Senin, 20 Januari 2014

Hibiscus Rosa-Sinensis

"Hibiscus rosa-sinensis" Bisikmu lirih
"Kembang sepatu" Kataku sambil mengulurkan tangan, mencoba memetik merahnya.
"Jangan!" Pekikmu.
"Jangan petik!" Kau pelankan suaramu. Tanganmu menggantung di udara, isyarat menahanku mengambil bunga itu.
"Bunga ini sepertinya bagus menghias rambut kita" Aku menarik tanganku. Kikuk.

"Tidak mempercantik sama sekali" Katamu sambil bergegas, memacu langkah. Suara tuk tuk tuk sepatu berhak tinggimu menggema di sepanjang trotoar.
"Hibiscus rosa-sinensis" Bisikmu lagi.
"Ada apa dengan si hisbis hisbis ini?" Aku ikut-ikutan ngebut, mensejajari langkahmu.
"Hibiscus rosa-sinensis. Dari bunga itu, aku mengambil namaku. Rosa" Kamu tiba-tiba menghentikan langkah. Sepatu jinjitku hampir membuatku terpeleset saat aku ikut berhenti mendadak.
"Aku mengamati bunga itu di kelas biologi SMP dulu. Dan menertawainya bersama seisi kelas saat guruku sampai kepada kesimpulan Hibiscus rosa-sinensis memiliki putik dan benangsari, dua alat kelamin. Dia banci" Kamu masih mematung. Entah memandang apa di kejauhan. Semoga saja bukan karena kamu kesambet hantu pohon jambu. Jakunku naik turun menelan ludah, merasakan emosi yang menguar dari matamu. Aku faham. Bagimu itu bukan hanya kembang sepatu.

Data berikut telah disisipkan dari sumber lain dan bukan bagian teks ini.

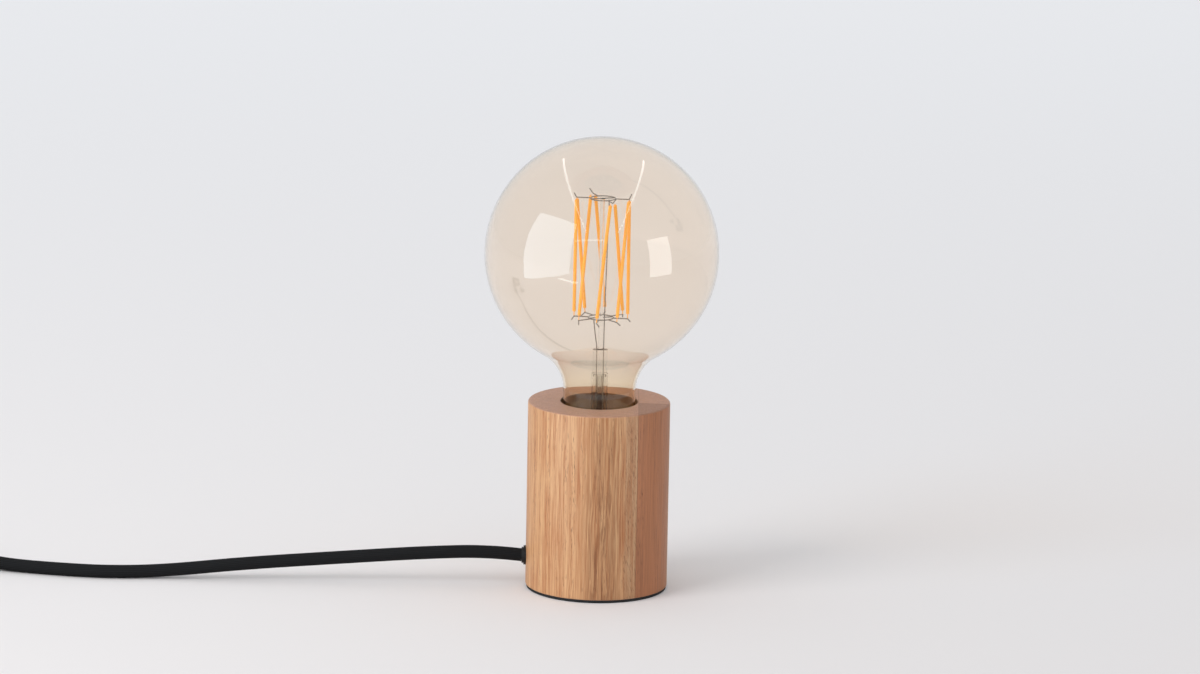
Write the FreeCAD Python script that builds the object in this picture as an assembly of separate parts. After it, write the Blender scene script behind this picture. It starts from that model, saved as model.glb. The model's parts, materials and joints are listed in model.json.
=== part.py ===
import FreeCAD, Part
import math
import os

from FreeCAD import Vector

# A bare bulb table lamp: a turned wooden cylinder with a lampholder sunk in its top, a large
# clear globe bulb screwed into it, and a braided cord with an in-line switch and a plug.
# Millimetres, +Z up.  The origin is the centre of the underside, on the table.
# The lamp's axis is Z.  The cord leaves towards -X.

# ---------------------------------------------------------------- base
BASE_DIA = 76.0            # wooden cylinder
BASE_TOP = 102.0           # height of its flat top above the table
PAD_DIA = 75.0             # foot ring under the wood
PAD_BORE = 64.0
PAD_THICK = 1.5
WELL_PLAY = 1.2            # gap round the lampholder in the well
BORE_FLOOR = 36.0
WEB_THICK = 10.0           # solid wood between the well and the cavity below
CAVITY_DIA = 50.0          # wiring cavity in the underside
COVER_DIA = 62.0
COVER_THICK = 1.6
COVER_PLAY = 0.3
COVER_RECESS = 2.0
COVER_SCREW_CIRCLE = 56.0
COVER_SCREW_DIA = 3.0
COVER_SCREW_HEAD = 5.4
COVER_SCREW_LENGTH = 12.0
COVER_SINK = 1.4           # depth of the countersunk heads
SCREW_SLOT = (3.2, 0.7, 0.8)   # length, width and depth of the cross in each head
EDGE_TOP = 1.0             # rounded edges of the wood
EDGE_FOOT = 0.6
EDGE_BORE = 0.6

# ---------------------------------------------------------------- cord entry
CORD_DIA = 7.0
EXIT_Z = 16.4              # height of the cord where it leaves the wood
BUSH_DIA = 8.9
BUSH_FLANGE_DIA = 10.4
BUSH_FLANGE = 1.2
BUSH_COLLAR_DIA = 8.6
BUSH_COLLAR = 1.0
BUSH_NUT_FLATS = 12.0
BUSH_NUT_THICK = 3.5
STOP_DIA = 13.0            # collar that stops the cord from being pulled out
STOP_WIDTH = 5.0
STOP_SCREW_DIA = 3.0
INNER_CORD_END = -12.5     # the braid and jacket end here, inside the cavity
CORE_DIA = 1.8             # insulated wires inside the cord
FIT = 0.05                 # clearance of pieces that are pushed or screwed together

# ---------------------------------------------------------------- lampholder, screw size 27 mm
NIPPLE_DIA = 10.0
NIPPLE_BORE = 8.0
NIPPLE_LENGTH = 23.0
NUT_FLATS = 14.0
NUT_THICK = 3.0
WASHER_DIA = 18.0
WASHER_THICK = 1.1
HOLDER_DIA = 38.6
DOME_FLOOR = 3.0
DOME_HEIGHT = 22.0
DOME_BOSS_DIA = 16.0
DOME_BOSS = 5.0
DOME_CHAMBER_DIA = 30.0
DOME_MOUTH_DIA = 34.4
LEDGE = 13.0               # height of the insert's seat above the well's floor
INSERT_DIA = 29.6
INSERT_FLANGE = 2.5
SKIRT_HEIGHT = 26.0
SKIRT_BORE = 30.4
SKIRT_LIP = 3.0
SKIRT_LIP_BORE = 28.2
SHELL_DIA = 28.4
SHELL_ROOT = 26.9
STRIP_THICK = 0.5          # metal strips of the two contacts
STRIP_WIDTH = 5.0
CENTRE_STRIP_X = 7.0       # where the centre contact passes up through the insert
TERMINAL_X = 10.0
TERMINAL_SCREW_DIA = 3.0
THREAD_PITCH = 3.629       # seven threads to the inch
THREAD_TURNS = 4.0
RIDGE_RADIUS = 0.95
THREAD_START = 6.0         # bulb's first thread above its tip

# ---------------------------------------------------------------- bulb
GLOBE_DIA = 125.0
GLOBE_RISE = 17.9          # underside of the sphere above the wood
GLASS = 0.8
NECK_DIA = 38.6
NECK_BLEND = 24.0          # concave radius between globe and neck
NECK_FOOT_Z = 100.0        # the neck starts to draw in here
GLASS_FOOT_DIA = 25.8
GLASS_FOOT_Z = 88.0
BULB_TIP_Z = 61.5
CAP_HEIGHT = 27.0
CAP_MINOR = 24.1
CAP_MAJOR = 26.3
CAP_WALL = 0.8
COLLAR_DIA = 27.0
COLLAR_HEIGHT = 5.0
CONTACT_DIA = 9.4
STEM_DIA = 8.8
STEM_FLARE_Z = 85.0
STEM_TUBE_Z = 97.0
PINCH_Z = (118.0, 130.0)
PINCH_SIZE = (8.0, 4.0)
ROD_DIA = 2.6
WIRE_DIA = 0.6
HOOP_DIA = 13.4
TOP_NODE_RADIUS = 14.1
TOP_NODE_Z = 212.4
TOP_NODE_ANGLES = (172.0, 112.0, 292.0, 352.0)
LOW_NODE_RADIUS = 14.5
LOW_NODE_Z = 147.6
LOW_NODE_ANGLES = (171.0, 216.0, 126.0, 261.0, 81.0, 306.0, 36.0, 351.0)
FILAMENT_DIA = 1.8
FILAMENT_TAB = 2.4         # bare wire between a filament and its hoop arm
FILAMENT_SPREAD = 1.3      # the two filaments of a top node stand this far to its sides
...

Aku membiarkan angin malam mengisi diam di antara Kita. Menceracau sendiri. Aku tidak tahu kalau bunga punya jenis kelamin seperti manusia. Aku bahkan tidak bisa menyebut namanya hibisus hibisus entah apa itu. Bagiku itu hanya bunga sepatu. Tapi bagimu, mungkin semacam simbol diri.
Suara tuk tuk sepatu jinjit kita dan desau angin yang semakin berguruh mengisi kebisuan sepanjang sisa perjalanan. Mengantarkan kita ke taman di sudut kota. Ada banyak kembang sepatu di sana. Juga Rosa lainnya, menunggu tangan-tangan usil yang siap memetik.